## Given data
>>>

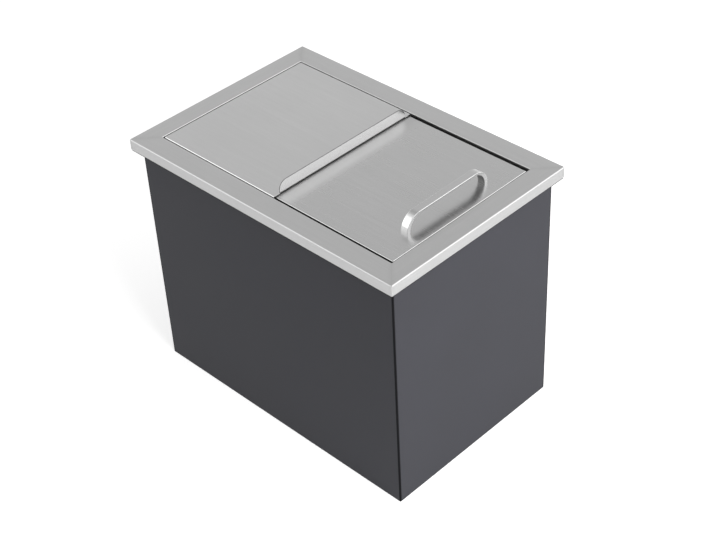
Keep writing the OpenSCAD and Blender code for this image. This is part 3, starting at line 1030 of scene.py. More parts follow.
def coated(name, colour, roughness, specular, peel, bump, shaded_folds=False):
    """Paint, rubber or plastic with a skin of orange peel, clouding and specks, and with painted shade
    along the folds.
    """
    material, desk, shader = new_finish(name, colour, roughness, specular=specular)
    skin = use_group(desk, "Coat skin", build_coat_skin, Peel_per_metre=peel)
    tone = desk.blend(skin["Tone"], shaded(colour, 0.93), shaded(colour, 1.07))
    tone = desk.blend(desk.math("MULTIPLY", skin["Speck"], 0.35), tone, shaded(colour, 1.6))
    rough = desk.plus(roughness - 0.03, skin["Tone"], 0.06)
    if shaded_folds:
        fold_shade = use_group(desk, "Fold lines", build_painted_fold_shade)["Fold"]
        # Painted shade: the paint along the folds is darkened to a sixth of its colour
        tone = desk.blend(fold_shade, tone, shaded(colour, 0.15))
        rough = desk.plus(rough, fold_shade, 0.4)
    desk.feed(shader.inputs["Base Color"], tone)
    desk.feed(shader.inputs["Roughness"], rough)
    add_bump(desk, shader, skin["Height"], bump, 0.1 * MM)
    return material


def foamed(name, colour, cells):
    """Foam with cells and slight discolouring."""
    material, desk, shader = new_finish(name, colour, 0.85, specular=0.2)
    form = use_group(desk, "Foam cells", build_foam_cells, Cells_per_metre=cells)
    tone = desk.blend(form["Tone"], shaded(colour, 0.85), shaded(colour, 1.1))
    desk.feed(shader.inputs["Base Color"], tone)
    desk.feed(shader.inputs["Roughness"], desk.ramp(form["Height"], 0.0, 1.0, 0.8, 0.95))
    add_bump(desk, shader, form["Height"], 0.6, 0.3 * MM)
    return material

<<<

## Problem details
Repeat the material in full, exactly as it stands.

## Solved problem
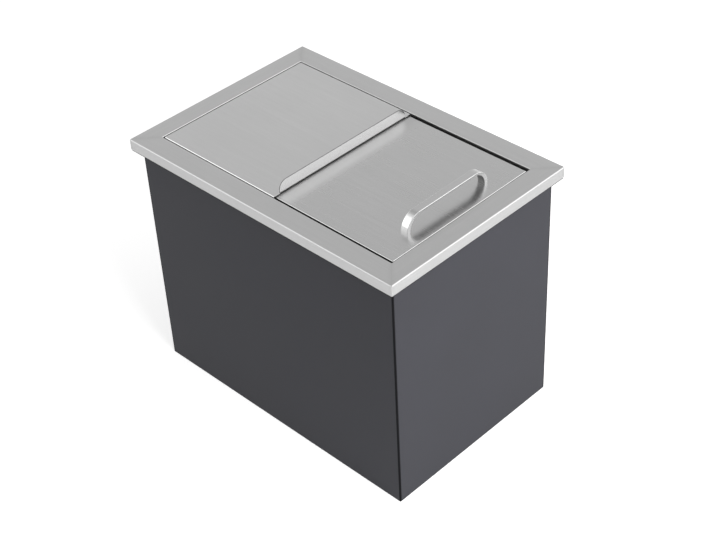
Keep writing the OpenSCAD and Blender code for this image. This is part 3, starting at line 1030 of scene.py. More parts follow.
def coated(name, colour, roughness, specular, peel, bump, shaded_folds=False):
    """Paint, rubber or plastic with a skin of orange peel, clouding and specks, and with painted shade
    along the folds.
    """
    material, desk, shader = new_finish(name, colour, roughness, specular=specular)
    skin = use_group(desk, "Coat skin", build_coat_skin, Peel_per_metre=peel)
    tone = desk.blend(skin["Tone"], shaded(colour, 0.93), shaded(colour, 1.07))
    tone = desk.blend(desk.math("MULTIPLY", skin["Speck"], 0.35), tone, shaded(colour, 1.6))
    rough = desk.plus(roughness - 0.03, skin["Tone"], 0.06)
    if shaded_folds:
        fold_shade = use_group(desk, "Fold lines", build_painted_fold_shade)["Fold"]
        # Painted shade: the paint along the folds is darkened to a sixth of its colour
        tone = desk.blend(fold_shade, tone, shaded(colour, 0.15))
        rough = desk.plus(rough, fold_shade, 0.4)
    desk.feed(shader.inputs["Base Color"], tone)
    desk.feed(shader.inputs["Roughness"], rough)
    add_bump(desk, shader, skin["Height"], bump, 0.1 * MM)
    return material


def foamed(name, colour, cells):
    """Foam with cells and slight discolouring."""
    material, desk, shader = new_finish(name, colour, 0.85, specular=0.2)
    form = use_group(desk, "Foam cells", build_foam_cells, Cells_per_metre=cells)
    tone = desk.blend(form["Tone"], shaded(colour, 0.85), shaded(colour, 1.1))
    desk.feed(shader.inputs["Base Color"], tone)
    desk.feed(shader.inputs["Roughness"], desk.ramp(form["Height"], 0.0, 1.0, 0.8, 0.95))
    add_bump(desk, shader, form["Height"], 0.6, 0.3 * MM)
    return material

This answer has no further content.